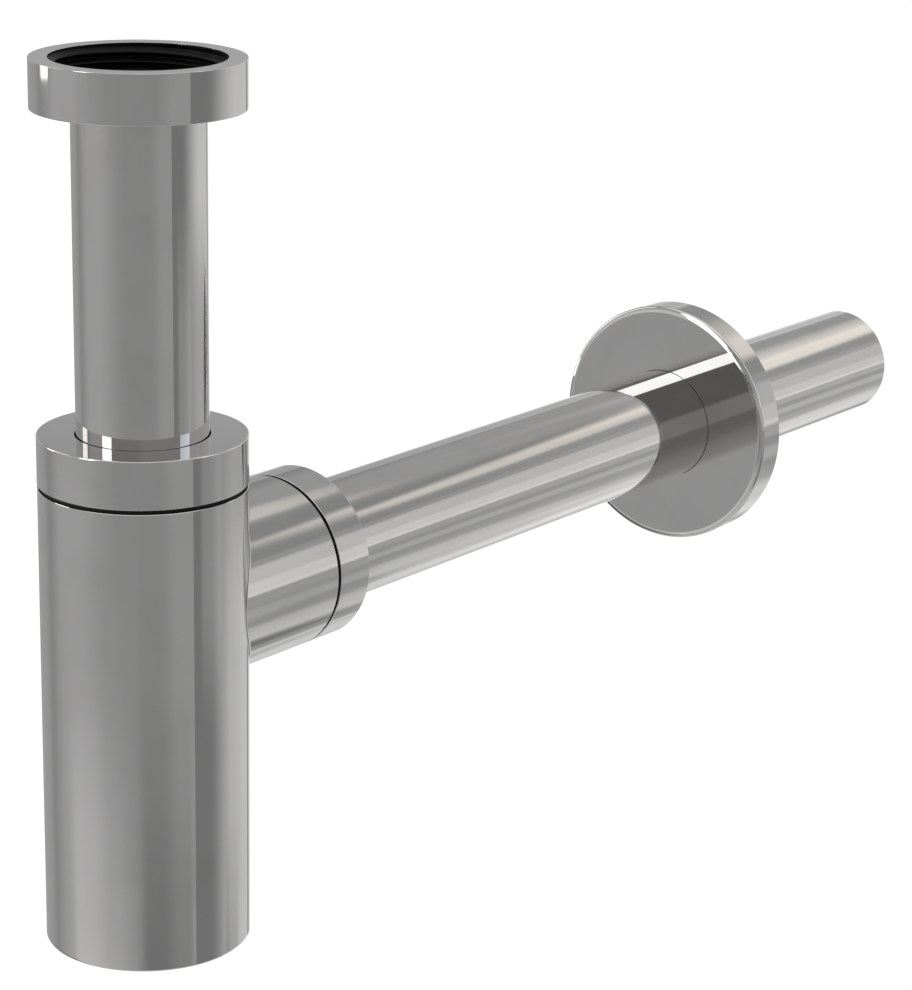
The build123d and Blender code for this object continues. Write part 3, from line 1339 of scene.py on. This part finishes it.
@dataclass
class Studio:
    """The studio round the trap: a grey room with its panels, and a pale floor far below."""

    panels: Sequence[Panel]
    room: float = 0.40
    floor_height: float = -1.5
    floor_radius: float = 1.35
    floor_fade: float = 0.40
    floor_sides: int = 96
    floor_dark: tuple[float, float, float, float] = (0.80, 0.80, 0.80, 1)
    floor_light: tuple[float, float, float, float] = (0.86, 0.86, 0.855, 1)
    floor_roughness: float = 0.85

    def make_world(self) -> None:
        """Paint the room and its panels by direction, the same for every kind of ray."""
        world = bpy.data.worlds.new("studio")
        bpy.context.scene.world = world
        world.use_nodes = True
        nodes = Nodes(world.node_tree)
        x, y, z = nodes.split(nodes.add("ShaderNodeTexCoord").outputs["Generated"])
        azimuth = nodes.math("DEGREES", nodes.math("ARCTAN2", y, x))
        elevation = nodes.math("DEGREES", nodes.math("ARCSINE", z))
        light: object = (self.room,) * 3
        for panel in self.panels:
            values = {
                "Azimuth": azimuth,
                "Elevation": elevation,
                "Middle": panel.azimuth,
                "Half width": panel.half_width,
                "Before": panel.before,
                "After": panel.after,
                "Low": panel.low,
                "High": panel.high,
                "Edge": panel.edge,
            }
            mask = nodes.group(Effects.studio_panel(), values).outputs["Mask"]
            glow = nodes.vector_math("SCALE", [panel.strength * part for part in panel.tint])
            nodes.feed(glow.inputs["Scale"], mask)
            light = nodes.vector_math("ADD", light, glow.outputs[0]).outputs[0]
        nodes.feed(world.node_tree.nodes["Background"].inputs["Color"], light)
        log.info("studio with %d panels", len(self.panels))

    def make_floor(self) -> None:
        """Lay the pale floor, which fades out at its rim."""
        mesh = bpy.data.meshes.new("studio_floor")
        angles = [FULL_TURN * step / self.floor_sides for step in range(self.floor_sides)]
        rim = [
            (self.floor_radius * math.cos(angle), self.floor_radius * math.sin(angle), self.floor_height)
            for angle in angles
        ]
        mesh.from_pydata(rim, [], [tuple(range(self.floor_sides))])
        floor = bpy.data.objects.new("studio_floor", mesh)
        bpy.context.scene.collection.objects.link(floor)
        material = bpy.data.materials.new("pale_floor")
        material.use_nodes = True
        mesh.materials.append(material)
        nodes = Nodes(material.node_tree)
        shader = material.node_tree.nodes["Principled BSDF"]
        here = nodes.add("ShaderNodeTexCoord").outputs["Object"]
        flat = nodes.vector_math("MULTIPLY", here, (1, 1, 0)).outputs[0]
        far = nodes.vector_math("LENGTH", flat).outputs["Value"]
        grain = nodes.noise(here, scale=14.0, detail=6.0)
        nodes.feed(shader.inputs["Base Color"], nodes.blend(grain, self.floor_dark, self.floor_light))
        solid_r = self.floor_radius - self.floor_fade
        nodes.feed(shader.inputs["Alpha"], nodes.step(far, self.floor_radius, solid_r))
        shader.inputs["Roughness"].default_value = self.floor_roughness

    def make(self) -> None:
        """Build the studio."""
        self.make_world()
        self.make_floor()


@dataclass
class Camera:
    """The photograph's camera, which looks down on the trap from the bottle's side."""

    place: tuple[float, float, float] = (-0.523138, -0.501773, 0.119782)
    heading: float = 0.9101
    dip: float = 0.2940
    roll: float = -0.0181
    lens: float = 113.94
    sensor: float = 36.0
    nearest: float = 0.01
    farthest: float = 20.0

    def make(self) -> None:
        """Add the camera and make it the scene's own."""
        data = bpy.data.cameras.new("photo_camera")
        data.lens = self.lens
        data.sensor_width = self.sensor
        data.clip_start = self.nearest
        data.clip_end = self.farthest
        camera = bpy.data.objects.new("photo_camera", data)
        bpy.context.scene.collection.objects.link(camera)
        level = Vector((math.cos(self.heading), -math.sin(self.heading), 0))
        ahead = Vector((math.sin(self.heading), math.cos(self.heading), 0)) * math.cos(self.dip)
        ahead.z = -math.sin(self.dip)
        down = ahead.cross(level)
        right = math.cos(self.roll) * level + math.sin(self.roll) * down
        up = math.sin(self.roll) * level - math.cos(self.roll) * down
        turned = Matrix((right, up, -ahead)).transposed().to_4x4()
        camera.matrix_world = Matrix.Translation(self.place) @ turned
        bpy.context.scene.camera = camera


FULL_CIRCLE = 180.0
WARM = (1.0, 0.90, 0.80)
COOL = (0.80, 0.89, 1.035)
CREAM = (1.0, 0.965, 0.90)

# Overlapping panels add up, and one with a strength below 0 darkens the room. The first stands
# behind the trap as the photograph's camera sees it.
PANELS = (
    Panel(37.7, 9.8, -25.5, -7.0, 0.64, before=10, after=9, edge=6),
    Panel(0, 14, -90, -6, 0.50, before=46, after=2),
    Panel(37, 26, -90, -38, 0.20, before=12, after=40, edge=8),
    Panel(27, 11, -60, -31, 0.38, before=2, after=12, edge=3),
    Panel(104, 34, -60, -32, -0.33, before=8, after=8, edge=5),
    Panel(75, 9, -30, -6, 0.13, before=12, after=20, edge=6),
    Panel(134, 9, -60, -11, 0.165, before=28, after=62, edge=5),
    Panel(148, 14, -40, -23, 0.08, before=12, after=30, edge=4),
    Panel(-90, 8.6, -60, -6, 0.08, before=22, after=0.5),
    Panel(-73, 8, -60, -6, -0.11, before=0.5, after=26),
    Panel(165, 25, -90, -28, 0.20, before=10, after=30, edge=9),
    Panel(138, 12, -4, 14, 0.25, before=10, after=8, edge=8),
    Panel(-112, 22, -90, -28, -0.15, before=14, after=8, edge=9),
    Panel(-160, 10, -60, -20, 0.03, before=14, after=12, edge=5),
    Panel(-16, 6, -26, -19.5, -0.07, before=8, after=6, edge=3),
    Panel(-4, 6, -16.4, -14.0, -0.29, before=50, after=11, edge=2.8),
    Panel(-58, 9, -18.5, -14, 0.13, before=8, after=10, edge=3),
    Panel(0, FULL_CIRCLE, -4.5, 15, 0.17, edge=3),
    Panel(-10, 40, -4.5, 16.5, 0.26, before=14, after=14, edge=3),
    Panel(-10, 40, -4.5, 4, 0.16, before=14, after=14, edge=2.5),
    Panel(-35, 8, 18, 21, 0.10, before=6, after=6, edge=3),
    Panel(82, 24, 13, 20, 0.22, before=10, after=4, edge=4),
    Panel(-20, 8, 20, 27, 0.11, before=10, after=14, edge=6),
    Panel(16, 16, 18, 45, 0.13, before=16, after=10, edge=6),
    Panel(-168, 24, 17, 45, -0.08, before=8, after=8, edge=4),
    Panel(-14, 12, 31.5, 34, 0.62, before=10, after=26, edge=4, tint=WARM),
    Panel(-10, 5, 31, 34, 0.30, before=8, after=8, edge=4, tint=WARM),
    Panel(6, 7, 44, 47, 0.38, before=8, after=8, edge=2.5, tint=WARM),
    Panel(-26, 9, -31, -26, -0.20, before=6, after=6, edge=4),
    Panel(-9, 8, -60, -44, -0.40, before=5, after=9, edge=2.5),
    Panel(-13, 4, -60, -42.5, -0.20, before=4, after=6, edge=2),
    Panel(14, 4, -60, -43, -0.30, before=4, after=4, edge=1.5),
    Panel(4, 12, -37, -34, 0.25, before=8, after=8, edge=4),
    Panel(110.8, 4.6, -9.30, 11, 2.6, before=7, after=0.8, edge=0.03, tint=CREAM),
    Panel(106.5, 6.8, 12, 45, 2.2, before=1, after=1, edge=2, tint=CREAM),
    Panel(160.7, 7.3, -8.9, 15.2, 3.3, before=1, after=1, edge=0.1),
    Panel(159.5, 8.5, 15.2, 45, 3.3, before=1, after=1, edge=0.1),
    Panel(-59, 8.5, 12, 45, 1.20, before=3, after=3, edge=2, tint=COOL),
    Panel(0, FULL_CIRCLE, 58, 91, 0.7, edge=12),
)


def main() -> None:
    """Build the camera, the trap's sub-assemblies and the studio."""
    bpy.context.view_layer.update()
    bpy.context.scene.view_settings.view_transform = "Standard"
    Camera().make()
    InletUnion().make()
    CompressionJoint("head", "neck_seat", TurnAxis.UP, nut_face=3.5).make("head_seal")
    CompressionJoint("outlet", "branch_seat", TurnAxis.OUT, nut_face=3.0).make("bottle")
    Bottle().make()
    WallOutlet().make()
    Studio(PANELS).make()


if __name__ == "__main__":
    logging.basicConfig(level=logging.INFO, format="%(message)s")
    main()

■ Given request:
Everything from the first line above up to and including the line that contains "floor_roughness: float = 0.85" should be printed exactly; please print only that.

■ The reply:
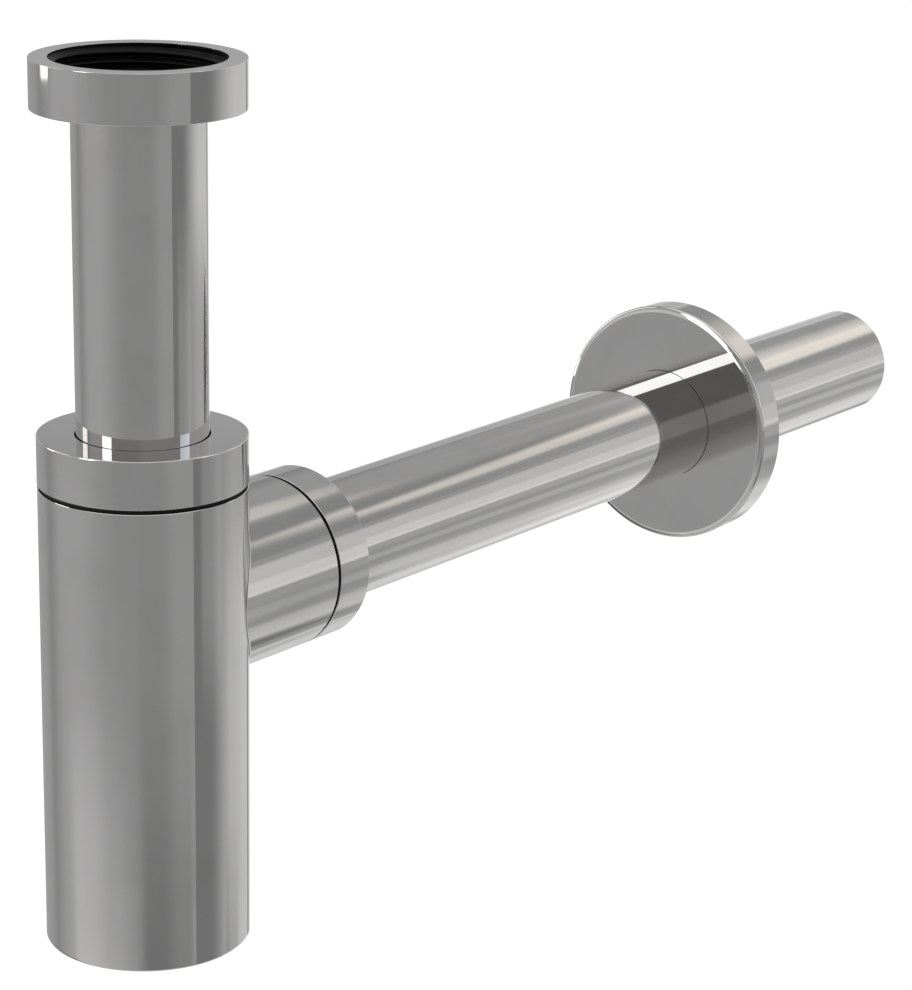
The build123d and Blender code for this object continues. Write part 3, from line 1339 of scene.py on. This part finishes it.
@dataclass
class Studio:
    """The studio round the trap: a grey room with its panels, and a pale floor far below."""

    panels: Sequence[Panel]
    room: float = 0.40
    floor_height: float = -1.5
    floor_radius: float = 1.35
    floor_fade: float = 0.40
    floor_sides: int = 96
    floor_dark: tuple[float, float, float, float] = (0.80, 0.80, 0.80, 1)
    floor_light: tuple[float, float, float, float] = (0.86, 0.86, 0.855, 1)
    floor_roughness: float = 0.85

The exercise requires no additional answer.